To my surprise, I find there is already an Amazon page for it, although it won't be available to buy until 30th April 2015. It says this:
"... the story of a group of refugees from the ruined city of Troy, whose attempts to reach a promised land in the West are continually frustrated by the hostile goddess Juno.
"Finally reaching Italy, their leader Aeneas is forced to fight a bitter war against the natives, to establish the foundations from which Rome is destined to rise.
"This magnificent poem, in the modern translation by Cecil Day Lewis, is superbly read by David Collins."
Hmm. I couldn't possibly comment.
Thanks once again to producer Alec Reid, and engineer Ken Barton
at Phase Shift Audio.
My recording of Georgette Heyer's "The Spanish Bride" for Naxos has now been released on Amazon. I noted this comment in particular:
"... indeed, no expense has been spared in its production. It has not been abridged, requiring the publisher to fashion it into a boxed set of no less than twelve 'Compact Disc' volumes.
"Thus rendered, it represents an excellent entertainment for one's carriage. One finds it greatly eases the tedium of protracted family excursions to Hampstead, and other locations equally rustic."
I've had a very pleasant visit to Cumbria, co-starring in A Dark and Stormy Night at The Old Laundry Theatre, Bowness on Windermere.
The Old Laundry is in the round.
It's intimate, and a perfect place to tell ghost stories!
I was delighted to read this review, from the Cumbria Live web site:
"... Just two performers held the audience spell-bound for an evening of story-telling. The only props their costumes, some sound effects and a chair (even the smoking of pipes had to be imagined), the strength of the performances from David Collins and Ric Jerrom was such that the events and settings of the stories could clearly be seen.
"To add a lighter touch to the proceedings, each half started with a humorous ghost story: H G Wells’ The Inexperienced Ghost and Jerome K Jerome’s The Ghost of the Blue Chamber. But the more enthralling were in fact Dickens’ chilling tale The Signalman and M R James’ Whistle, and I’ll Come to You.
"The dank and chill of the railway cutting and the tunnel in Dickens’ tale were there before us, the red danger light haunting the stage throughout the story: and Whistle and I’ll Come to You built to a climax which had the audience on the edges of its seats, terrified of what might be about to happen.
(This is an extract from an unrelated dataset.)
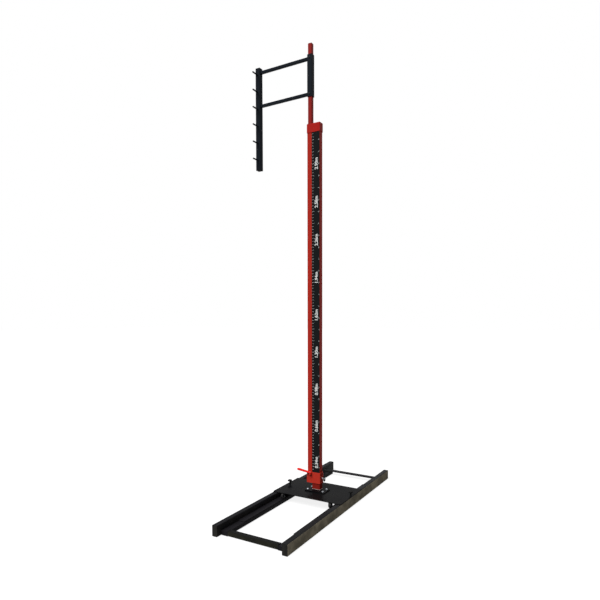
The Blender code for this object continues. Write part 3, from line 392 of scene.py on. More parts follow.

"The skill of the writers and of the performers’ delivery is that you leave the theatre musing. Did the characters really see ghosts or was there some material, unspiritual explanation? But that, of course, is what you will never know..."
Sarah J L Briggs
Shakespeare At The Tobacco Factory marked both the centenary of the outbreak of the Great War and Bristol Festival of Ideas, with a script-in-hand production of Allan Monkhouse's The Conquering Hero.
Although the play was first performed in 1923, it may well have been written during the war.
Andrew Hilton, the production's director, summarises it thus:
"At the outbreak of war a writer, son to a military family, believes his role is to go on writing; he loathes the war and the jingoism surrounding it and is determined that civilisation should not be put on hold while vast armies slug it out in France and Flanders.
"But family pressure forces him to the front. His body survives - and he is welcomed home as ‘the conquering hero’ - but his experience has been very, very different."
We had an appropriate if unusual setting, the Reception Room in the Wills Memorial Building of Bristol University.
The Wills Building's was begun in 1915, work being suspended at the outbreak of hostilities. It was completed only in 1925. One wonders about all those young men who left their courses to fight, never returning to see the new building finished.
Despite the sombre theme, for me this was an opportunity to enjoy the company of old friends, in a moving production.
I am very grateful to Craig Fuller for permission to use his production photographs here. There are more on the SATTF web site, too.
March 30th 2014
In the week beginning 24th March 2014, these were five, 15-minute dramas on BBC Radio Four, about the extraordinary story of malaria, and the fight down the ages to understand and control it.
It read like a sci-fi/horror film, but it was REAL! From China to the Panama canal, in the research laboratories of Europe and the Far East, throughout the world in fact, the elusive parasite has been hunted, analysed and from time to time pinned down by heroic scientists and medics, only to evolve and escape yet again to plague the human race.
In vivid episodes, narrated by Siobhan Redmond, performed by Russell Boulter, Richard Bremmer, Jasmine Hyde, John Mackay and David Collins (me), and directed by Tim Dee, we shared the bafflement and determination, the highs and lows of the still continuing war against the ingenious plague of malaria.
Nature, it seems, never gives in.
Footnote: sadly, although you can look up the series on the BBC Web site, it's not presently available on iPlayer.